Il tutto mentre i politici dichiarano i loro “Mai più” che sanno di beffa
Insomma, in tantissimi casi, l’assoluta assenza di rispetto delle norme di sicurezza, che pure in Italia sono sostenute da una legislazione all’avanguardia, alla fine esige il pagamento di un salatissimo conto.
Spesso a pagarlo sono gli “invisibili” ovvero quei lavoratori di colore che caporali senza scrupoli vanno a intercettare sugli incroci delle strade di grande comunicazione, per la giornata come muratore o raccoglitore in mezzo alle campagne. Gente poco preparata professionalmente che è costretta dalla situazione contingete a sottostare a orari lavorativi impossibili e a paghe orarie da fame.

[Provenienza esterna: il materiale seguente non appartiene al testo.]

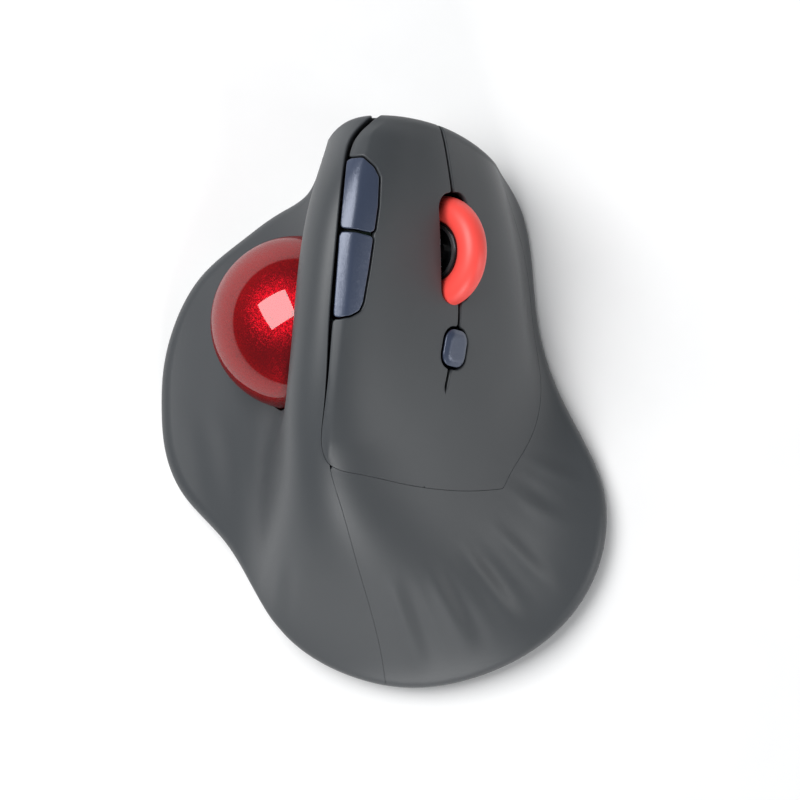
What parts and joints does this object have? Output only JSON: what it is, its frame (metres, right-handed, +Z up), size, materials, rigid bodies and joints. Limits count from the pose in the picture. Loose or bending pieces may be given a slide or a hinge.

Ancora più spesso sono gli anziani, che dopo una vita di lavoro, spesso usurante, sono costretti dalla misera pensione a fare lavori pesanti, in nero, magari, per portare pochi euro a casa e consentire così di sbarcare il lunario alla famiglia. Il tutto mentre i sindacati denunciano la mancanza di ispettori, i politici promettono interventi “pesanti” e dichiarano i loro “Mai più” che sanno di beffa, i datori di lavoro se ne fottono e le croci dei “ morti di fatica per un tozzo di pane” fanno triste mostra all’ombra dei cipressi.